John Birdsall argued in his trendsetting piece America, Your Food Is So Gay that it is the queer sensibility in the kitchen that helped declare the pursuit of pleasure at the table as a political act. This is the contradiction of eating, and of cookbooks. Everyone has to eat. Cookbooks are a safe space where people can share ways to nourish each other.

“It’s a whole other type of gratifying to hear from other women what it means to them to see the word ‘wife’ written so often by another woman, especially in a place as familiar as a cookbook,” Julia Turshen once told me in an interview.
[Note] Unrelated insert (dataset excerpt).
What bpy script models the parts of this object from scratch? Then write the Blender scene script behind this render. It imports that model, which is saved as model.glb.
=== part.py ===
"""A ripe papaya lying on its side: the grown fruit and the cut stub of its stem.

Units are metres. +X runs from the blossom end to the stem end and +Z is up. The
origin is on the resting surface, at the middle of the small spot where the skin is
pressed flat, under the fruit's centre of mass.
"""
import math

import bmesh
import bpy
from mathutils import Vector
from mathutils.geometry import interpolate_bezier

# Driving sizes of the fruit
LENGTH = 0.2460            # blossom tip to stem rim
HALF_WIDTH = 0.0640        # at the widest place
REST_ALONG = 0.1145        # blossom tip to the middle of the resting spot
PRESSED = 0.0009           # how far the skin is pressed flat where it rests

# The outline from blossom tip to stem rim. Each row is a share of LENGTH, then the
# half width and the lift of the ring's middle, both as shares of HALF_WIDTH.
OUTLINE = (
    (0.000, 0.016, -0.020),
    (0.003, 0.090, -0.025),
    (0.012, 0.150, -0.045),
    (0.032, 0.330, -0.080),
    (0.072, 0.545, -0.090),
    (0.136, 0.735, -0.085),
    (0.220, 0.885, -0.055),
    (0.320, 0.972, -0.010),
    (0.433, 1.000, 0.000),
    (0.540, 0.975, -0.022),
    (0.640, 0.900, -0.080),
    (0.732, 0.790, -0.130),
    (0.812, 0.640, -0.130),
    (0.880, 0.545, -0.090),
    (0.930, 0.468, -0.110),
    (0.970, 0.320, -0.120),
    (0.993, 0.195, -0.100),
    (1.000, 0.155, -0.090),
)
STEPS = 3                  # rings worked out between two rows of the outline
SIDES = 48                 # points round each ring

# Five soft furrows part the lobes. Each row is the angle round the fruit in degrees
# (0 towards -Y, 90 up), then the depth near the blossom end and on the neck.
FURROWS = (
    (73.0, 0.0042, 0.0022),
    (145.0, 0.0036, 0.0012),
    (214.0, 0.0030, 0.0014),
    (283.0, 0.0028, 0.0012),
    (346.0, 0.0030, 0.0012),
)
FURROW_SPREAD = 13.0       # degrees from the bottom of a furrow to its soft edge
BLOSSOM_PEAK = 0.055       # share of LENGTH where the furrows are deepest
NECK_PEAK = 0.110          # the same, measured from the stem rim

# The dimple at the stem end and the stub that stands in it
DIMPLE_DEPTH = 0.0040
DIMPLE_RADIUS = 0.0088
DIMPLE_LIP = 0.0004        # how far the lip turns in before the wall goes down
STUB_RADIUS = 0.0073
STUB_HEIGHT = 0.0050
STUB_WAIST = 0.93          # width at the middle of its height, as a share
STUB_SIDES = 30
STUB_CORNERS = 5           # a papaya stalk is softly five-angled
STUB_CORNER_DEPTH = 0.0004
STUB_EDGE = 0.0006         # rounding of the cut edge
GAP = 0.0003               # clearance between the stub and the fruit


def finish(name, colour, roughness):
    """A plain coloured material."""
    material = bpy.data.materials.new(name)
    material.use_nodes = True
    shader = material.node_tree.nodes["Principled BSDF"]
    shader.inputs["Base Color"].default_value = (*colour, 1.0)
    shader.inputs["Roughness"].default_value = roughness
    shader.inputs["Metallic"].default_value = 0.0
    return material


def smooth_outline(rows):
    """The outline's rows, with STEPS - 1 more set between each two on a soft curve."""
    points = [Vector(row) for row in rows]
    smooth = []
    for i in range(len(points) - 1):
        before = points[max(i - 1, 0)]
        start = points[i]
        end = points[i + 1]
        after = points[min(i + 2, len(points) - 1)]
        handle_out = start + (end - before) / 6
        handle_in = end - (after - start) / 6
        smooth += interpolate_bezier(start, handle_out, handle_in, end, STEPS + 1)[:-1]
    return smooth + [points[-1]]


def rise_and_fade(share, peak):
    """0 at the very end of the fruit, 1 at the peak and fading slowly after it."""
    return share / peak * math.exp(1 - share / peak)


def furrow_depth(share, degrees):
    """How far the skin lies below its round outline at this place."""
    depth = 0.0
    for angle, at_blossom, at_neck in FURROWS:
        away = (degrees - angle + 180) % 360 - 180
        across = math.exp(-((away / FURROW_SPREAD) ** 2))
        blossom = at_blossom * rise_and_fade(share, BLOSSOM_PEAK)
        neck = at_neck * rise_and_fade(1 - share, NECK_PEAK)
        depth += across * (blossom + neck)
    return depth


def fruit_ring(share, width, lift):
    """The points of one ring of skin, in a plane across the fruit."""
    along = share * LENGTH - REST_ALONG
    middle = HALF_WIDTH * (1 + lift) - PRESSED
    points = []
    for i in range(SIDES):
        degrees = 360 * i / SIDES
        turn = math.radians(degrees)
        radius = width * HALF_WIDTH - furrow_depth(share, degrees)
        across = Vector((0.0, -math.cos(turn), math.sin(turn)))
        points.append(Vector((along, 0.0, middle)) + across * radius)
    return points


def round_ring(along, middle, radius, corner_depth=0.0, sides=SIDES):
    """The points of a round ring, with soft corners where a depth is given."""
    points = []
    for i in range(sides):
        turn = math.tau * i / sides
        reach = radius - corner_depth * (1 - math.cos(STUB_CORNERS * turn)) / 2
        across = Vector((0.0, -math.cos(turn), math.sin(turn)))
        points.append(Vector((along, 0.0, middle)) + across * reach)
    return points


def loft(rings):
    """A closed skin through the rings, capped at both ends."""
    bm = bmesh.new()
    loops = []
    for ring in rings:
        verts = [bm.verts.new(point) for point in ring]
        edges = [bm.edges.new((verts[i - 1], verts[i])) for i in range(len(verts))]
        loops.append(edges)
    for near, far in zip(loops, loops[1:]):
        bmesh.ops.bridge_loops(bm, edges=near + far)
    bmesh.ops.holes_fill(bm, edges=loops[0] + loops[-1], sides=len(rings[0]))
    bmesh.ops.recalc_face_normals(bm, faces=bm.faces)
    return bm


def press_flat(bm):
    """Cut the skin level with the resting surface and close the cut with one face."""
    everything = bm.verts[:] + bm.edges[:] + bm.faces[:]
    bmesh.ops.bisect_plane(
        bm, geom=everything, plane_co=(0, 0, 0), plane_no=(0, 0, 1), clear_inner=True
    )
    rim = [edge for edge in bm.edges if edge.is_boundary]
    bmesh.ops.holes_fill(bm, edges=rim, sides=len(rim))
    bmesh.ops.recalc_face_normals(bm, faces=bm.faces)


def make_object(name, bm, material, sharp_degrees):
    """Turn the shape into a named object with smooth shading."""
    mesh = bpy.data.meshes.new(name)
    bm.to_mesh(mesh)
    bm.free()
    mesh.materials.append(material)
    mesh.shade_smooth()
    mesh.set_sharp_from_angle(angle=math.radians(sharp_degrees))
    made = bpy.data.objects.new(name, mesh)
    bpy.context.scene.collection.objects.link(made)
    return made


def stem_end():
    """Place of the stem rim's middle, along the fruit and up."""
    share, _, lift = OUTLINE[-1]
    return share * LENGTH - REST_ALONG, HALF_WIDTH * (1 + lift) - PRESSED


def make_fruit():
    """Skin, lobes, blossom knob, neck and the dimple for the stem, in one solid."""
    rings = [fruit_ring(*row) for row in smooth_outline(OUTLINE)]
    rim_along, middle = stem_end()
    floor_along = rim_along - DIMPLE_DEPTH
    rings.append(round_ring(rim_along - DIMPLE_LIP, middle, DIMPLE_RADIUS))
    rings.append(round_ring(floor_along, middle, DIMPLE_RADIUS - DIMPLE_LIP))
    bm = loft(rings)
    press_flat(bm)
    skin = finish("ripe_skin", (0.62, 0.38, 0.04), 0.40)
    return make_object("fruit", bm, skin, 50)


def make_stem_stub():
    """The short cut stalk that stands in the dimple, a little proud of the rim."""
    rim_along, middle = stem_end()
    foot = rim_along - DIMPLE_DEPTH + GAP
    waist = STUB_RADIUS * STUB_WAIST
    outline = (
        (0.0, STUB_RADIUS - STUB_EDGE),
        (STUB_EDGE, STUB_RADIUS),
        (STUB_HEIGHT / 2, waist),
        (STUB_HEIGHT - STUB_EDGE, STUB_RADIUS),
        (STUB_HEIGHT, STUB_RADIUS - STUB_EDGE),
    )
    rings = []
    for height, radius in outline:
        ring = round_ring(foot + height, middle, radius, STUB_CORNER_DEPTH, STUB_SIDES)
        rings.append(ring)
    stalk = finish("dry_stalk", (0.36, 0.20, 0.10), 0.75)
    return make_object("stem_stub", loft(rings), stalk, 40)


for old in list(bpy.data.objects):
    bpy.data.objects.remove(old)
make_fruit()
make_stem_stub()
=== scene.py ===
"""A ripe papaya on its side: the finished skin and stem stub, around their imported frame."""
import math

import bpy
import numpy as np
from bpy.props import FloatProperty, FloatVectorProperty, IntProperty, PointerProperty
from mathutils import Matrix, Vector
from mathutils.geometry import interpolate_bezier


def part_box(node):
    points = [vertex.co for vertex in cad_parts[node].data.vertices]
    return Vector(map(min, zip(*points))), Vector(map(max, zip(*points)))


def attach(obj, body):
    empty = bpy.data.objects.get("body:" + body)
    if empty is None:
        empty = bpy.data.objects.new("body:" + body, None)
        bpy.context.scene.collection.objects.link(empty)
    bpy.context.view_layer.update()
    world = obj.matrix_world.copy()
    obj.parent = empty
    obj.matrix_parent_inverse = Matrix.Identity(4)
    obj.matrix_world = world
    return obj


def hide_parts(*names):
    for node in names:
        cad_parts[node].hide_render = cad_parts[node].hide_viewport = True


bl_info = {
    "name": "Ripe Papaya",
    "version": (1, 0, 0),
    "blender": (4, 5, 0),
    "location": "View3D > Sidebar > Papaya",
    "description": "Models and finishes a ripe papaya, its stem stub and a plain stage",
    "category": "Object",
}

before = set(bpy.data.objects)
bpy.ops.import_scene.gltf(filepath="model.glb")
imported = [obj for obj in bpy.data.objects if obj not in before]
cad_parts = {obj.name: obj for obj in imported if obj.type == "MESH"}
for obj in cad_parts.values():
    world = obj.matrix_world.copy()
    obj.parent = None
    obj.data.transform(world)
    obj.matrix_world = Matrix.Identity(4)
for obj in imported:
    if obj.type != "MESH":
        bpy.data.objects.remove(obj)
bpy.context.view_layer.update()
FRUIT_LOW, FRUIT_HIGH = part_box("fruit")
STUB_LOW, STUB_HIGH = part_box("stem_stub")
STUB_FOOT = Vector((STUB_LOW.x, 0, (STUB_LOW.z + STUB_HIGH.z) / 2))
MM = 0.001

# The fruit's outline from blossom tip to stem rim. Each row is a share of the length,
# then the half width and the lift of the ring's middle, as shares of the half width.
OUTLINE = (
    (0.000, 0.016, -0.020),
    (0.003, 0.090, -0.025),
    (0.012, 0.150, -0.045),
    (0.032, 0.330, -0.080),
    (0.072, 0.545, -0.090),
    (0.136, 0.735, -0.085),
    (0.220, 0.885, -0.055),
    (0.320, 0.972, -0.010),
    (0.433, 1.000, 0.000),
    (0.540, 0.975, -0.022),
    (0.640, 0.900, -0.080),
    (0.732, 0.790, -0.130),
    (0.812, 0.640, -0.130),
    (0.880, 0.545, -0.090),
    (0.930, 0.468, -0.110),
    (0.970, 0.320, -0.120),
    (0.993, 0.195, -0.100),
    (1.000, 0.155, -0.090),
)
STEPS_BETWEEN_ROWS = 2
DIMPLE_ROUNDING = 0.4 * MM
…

Cookbooks are places where communities can come together, as in Congregation Sha’ar Zahav, to strengthen bonds thicker than blood. Cookbooks are places where history can be revised; where you can casually toss off a recipe dedicated to your lover and pretend, that beyond the spaces of the pages, this is something that has always been accepted.
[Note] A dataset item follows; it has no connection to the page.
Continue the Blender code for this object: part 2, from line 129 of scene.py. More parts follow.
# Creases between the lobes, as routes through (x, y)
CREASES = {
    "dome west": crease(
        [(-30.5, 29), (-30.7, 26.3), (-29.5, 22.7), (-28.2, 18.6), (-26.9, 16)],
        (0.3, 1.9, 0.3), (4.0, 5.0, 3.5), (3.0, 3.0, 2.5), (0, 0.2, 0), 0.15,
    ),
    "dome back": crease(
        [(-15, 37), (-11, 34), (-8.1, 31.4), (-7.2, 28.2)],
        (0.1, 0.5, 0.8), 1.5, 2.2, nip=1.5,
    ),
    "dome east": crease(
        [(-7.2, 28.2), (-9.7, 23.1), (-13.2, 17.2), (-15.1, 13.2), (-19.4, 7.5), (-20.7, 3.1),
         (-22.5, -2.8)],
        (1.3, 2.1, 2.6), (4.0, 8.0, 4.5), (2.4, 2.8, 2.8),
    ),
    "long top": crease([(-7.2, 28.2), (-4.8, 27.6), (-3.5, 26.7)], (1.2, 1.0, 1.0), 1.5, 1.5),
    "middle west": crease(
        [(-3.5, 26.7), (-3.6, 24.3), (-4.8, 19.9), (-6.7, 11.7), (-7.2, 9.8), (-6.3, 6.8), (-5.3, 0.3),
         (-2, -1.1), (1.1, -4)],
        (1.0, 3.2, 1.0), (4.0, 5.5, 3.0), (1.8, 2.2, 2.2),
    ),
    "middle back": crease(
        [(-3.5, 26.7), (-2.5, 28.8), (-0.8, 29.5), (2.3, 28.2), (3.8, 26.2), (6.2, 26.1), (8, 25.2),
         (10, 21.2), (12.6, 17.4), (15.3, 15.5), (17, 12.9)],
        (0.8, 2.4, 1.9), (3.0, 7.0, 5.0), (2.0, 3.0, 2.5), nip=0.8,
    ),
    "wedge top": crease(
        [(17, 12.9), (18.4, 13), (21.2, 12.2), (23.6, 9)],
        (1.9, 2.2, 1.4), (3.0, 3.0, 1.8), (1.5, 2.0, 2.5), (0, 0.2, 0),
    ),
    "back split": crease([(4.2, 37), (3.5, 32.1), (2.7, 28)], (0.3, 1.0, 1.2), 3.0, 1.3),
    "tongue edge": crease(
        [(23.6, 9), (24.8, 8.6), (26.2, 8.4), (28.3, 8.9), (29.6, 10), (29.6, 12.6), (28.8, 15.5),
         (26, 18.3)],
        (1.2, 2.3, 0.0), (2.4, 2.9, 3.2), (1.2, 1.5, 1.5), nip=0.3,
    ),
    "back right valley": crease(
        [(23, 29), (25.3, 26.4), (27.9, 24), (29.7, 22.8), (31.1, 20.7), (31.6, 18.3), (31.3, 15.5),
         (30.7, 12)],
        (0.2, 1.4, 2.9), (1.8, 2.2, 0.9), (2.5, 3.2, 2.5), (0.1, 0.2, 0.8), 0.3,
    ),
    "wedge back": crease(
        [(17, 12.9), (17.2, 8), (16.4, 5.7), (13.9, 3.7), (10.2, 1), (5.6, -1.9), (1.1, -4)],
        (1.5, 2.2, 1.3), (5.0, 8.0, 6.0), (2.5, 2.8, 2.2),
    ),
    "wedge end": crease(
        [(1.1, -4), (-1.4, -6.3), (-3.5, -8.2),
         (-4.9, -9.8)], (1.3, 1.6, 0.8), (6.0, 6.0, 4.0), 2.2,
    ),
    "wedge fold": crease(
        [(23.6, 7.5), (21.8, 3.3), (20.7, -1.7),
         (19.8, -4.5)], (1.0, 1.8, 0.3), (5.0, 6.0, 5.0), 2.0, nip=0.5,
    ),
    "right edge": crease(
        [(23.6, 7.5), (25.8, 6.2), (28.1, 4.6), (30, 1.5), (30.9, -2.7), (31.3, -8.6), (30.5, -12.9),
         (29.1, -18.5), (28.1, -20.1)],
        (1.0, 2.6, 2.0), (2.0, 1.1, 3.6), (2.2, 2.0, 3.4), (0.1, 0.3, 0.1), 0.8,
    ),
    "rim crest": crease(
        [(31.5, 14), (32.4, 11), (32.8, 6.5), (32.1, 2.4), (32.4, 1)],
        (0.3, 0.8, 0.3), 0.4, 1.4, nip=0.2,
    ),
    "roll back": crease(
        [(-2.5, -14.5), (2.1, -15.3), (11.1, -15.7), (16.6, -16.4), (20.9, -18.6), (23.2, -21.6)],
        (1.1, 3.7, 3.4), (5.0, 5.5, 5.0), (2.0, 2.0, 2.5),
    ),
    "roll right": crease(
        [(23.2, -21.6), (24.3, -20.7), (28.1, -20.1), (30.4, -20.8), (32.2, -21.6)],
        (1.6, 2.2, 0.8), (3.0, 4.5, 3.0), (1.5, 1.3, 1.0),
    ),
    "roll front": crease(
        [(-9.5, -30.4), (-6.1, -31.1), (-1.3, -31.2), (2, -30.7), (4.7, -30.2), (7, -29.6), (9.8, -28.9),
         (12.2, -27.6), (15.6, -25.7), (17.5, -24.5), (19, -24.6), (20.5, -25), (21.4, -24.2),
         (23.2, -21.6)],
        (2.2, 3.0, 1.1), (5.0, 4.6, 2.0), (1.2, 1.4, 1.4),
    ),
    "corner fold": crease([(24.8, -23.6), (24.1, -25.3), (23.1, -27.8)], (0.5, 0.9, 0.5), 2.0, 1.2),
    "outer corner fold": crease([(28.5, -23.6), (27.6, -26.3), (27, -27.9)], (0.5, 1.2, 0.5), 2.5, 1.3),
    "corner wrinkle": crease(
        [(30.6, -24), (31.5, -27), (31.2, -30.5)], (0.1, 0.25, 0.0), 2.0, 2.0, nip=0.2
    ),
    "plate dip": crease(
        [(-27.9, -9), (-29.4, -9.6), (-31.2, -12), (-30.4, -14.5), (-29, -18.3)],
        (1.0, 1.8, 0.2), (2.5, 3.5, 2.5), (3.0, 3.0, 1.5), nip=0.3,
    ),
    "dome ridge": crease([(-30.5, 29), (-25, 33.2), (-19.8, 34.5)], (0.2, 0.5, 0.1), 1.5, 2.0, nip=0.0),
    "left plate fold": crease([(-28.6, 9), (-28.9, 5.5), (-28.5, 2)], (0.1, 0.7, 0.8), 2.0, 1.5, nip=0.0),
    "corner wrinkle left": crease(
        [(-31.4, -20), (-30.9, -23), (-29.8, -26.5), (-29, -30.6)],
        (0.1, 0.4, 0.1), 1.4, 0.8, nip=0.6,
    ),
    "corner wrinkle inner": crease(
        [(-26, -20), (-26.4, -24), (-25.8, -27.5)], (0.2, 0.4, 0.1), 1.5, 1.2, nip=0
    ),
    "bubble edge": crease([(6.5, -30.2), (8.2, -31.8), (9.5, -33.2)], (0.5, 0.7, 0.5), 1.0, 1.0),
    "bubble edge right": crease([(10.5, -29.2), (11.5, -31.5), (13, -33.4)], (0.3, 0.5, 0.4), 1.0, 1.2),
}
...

Ogus was intimately involved in the production of “Out of Our Kitchen Closets,” working on everything from the layout of the cookbook to painstakingly crafting the index in the back of the cookbook, in the days before databases. “We had all kinds of arguments while making the cookbook,” Ogus told me. “We had 150 recipes, each had to be tested, that was fun, but we fought about everything, from which recipes to the name of the cookbook.”

When it came time to determine the title of the cookbook, forty people showed up and crammed into a tiny classroom, each with their own ideas. The meeting went on for hours. When they finally settled on the title of “Out of Our Kitchen Closets: San Francisco Gay Jewish Cooking,” the congregation was thrilled.

Another argument Ogus recalled involved a segment of the congregation that identified as radical feminists. Someone suggested a Pasta Puttanesca recipe for the cookbook. The women, incensed, declared that they wouldn’t have a recipe named after whores in their cookbook.

Recipes were contributed by members of the shul, from Steve Unger’s Avocado-Dijon Omelets (exhibiting a love for avocado that was far ahead of his time) or Don Albert’s Strawberry Souffle Omelet, which he suggested you serve to your parents on Sunday brunch when you invite them over to meet your new lover.

A cookbook is a way of preserving life, or a way of living life. There were recipes for the adventurous, like Japanese Pumpkin Soup, but there were also multiple recipes for the loyal food traditionalist. Jewish recipes abound in this cookbook, from Ukranian Blintzes Brodsky to Gehachta Leber (chopped liver). It was a way for the congregants of Sha’ar Zahav to embrace their Jewish identity during a time when most Jews considered homosexuality an aberration.

There is no direct mention of AIDs in the cookbook, but there are hints to it. Dedicating recipes to men whose last names aren’t listed can’t help but carry a whiff of the ghostly. The cookbook was a queer way of trying to commemorate fallen comrades, or current comrades, in an era when no one was sure who would be next.

“The community was suffering because so many people were dying and sick,” Cohen said. “Producing the cookbook was a sign of life. We’re welcoming because we know what otherness means. We have a sense of the importance of making people feel comfortable.”

“It made a statement to these parents from people who left their families of origin. It said this is my new chosen family and we’re still perpetuating tradition,” Ogus said. The copies flew off the shelves.

Sharyn Saslafsky did the marketing and public relations for the cookbook. “In those days it wasn’t easy to promote anything with the words gay or lesbian in it,” she told me. Considering that, the title of the cookbook, San Francisco Gay Jewish Cooking, becomes a bold statement in and of itself. Saslafsky sent out 150 books to media outlets and synagogues, hoping someone would pick up the story. A few local outlets did.

What’s the difference between gay Jewish cooking and non-gay Jewish cooking? People would ask Saslafsky. “It’s just Jewish cooking,” she would say. “Just recipes handed down from generation to generation.”